I think the real problem I had with Long Way was the extensive exposition as Chambers builds out her universe, with giant civilizations of many species, endless rules, fictional technologies, and at least seven characters who need some sort of back stories. It’s a trap many first-time writers seem unable to avoid, and I at least attribute it to the benign desire to get all of these thoughts – the whole universe they’ve built up in their heads – out on to the page, as well as to prevent too much confusion on the part of readers. It also drives me up the wall, because 1) we can learn about this stuff as the story goes along and 2) if I really, really need to understand the technical details of how interstellar travel works in your books, or get a full description of every species’ cultural norms, that’s a bigger problem than just giving us a few pages of extrapolation can solve. Since Long Way visits a lot of planets and has such a diverse crew, we get a lot of that cultural stuff, and the book ends up spinning its wheels for pages and pages while Chambers describes trivial points about handshakes or mating customs.

The book does tackle some larger social themes, although it does so in a cursory way because there are so many smaller stories in the novel’s 438 pages. There’s a bit about cloning, a part about LGBT relationships, some stuff about war and the ethics of supplying one side (pretty timely right about now) when you’re not involved, and more, but none of tit gets more than superficial treatment.

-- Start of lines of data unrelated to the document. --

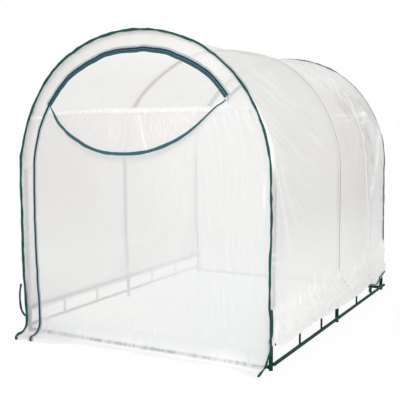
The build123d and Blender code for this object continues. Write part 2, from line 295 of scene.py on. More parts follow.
def arch_path(radius, y, foot, count):
    """Points up a left leg, over the crown and down a right leg at one y, evenly spaced, with the
    direction away from the tunnel's middle at each."""
    leg = SPRING - foot
    s = np.linspace(0, 2 * leg + math.pi * radius, count)
    turn = np.clip((s - leg) / radius, 0, math.pi)
    out = xyz(-np.cos(turn), 0, np.sin(turn))
    drop = np.minimum(s - leg, 0) + np.minimum(leg + math.pi * radius - s, 0)
    return out * radius + xyz(0, y, SPRING + drop), out


# ---- Materials -----------------------------------------------------------------------------------
def new_material(name):
    """A material without nodes, and its node tree."""
    material = bpy.data.materials.new(name)
    material.use_nodes = True
    material.node_tree.nodes.clear()
    return material, material.node_tree


def add(tree, kind, **values):
    """A shader node of a kind, with its inputs and settings given by name, or by number as in0, in1."""
    node = tree.nodes.new("Shader" + kind)
    for key, value in values.items():
        if key.startswith("in") and key[2:].isdigit():
            socket = node.inputs[int(key[2:])]
        elif key.replace("_", " ") in node.inputs:
            socket = node.inputs[key.replace("_", " ")]
        else:
            setattr(node, key, value)
            continue
        if isinstance(value, bpy.types.NodeSocket):
            tree.links.new(value, socket)
        else:
            socket.default_value = value
    return node


def math_node(tree, operation, a, b, c=None, clamp=False):
    """A number worked out from two or three others."""
    third = {} if c is None else {"in2": c}
    return add(tree, "NodeMath", operation=operation, use_clamp=clamp, in0=a, in1=b, **third).outputs[0]


def mixed_colour(tree, share, first, second):
    """A colour between two, each of them three numbers or a socket."""
    first, second = ((*colour, 1) if isinstance(colour, tuple) else colour
                     for colour in (first, second))
    return add(tree, "NodeMixRGB", Fac=share, Color1=first, Color2=second).outputs[0]


def mixed_shader(tree, share, first, second):
    """A surface between two others."""
    return add(tree, "NodeMixShader", Fac=share, in1=first.outputs[0], in2=second.outputs[0])


def sheet_level(tree, name):
    """A number that lay_sheet left on the film's vertices."""
    return add(tree, "NodeAttribute", attribute_name=name).outputs["Fac"]


WHITE_BACKED_AND_LIT = (0.965, 0.965, 0.950)                 # film with more film or the ground right behind it, and the white of painted highlights
PAINTED_SHADE_GREY = (0.42, 0.41, 0.39)                            # painted shade: the shadow along tubes and in creases and hollows, and where less light falls
THREADS = 52.0                                       # wave texture scale for threads 3 mm apart
ROUGH_SWING = 0.15                                   # how far a solid finish's roughness drifts in all


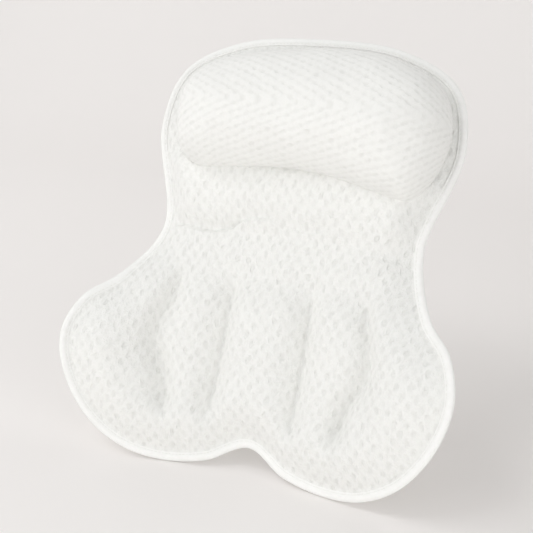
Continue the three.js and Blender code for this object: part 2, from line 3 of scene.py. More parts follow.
import logging
import math
from dataclasses import dataclass, field
from enum import Enum, IntEnum
from typing import Optional, Sequence

import bmesh
import bpy
import numpy as np
from bpy.types import ID, Material, Mesh, Node, NodeInputs, NodeSocket, NodeTree, Object
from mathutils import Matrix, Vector


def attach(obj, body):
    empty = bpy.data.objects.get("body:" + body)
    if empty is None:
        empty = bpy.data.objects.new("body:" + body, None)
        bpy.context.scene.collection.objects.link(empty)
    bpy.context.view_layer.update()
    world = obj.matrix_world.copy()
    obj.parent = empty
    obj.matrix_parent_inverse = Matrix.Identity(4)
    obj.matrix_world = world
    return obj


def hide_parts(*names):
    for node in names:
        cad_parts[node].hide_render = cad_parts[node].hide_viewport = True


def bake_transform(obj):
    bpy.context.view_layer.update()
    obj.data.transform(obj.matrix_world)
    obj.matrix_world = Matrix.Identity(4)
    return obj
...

The Long Way has to stand on the strength of its characters, since the plot is modest and the prose more akin to YA fiction, and there Chambers has some more success, although it’s a mixed bag. Rosemary is fine as the closest character we have to a protagonist, as her wide-eyed views and relative inexperience outside of her home planet make her a sensible lens for the reader to view most of the action. Some of the non-human characters are a little overdrawn, notably the navigator, Ohan, so again we get bogged down in details rather than seeing the characters develop. The more I write, the more I realize I just didn’t care for this book at all, other than that it was light and easy to read. It’s not The Calculating Stars bad, but I hope the remainder of the series spends more time developing the characters than explaining its fictional universe.

Next up: I’m about 2/3 done with Chester Himes’s If He Hollers Let Him Go.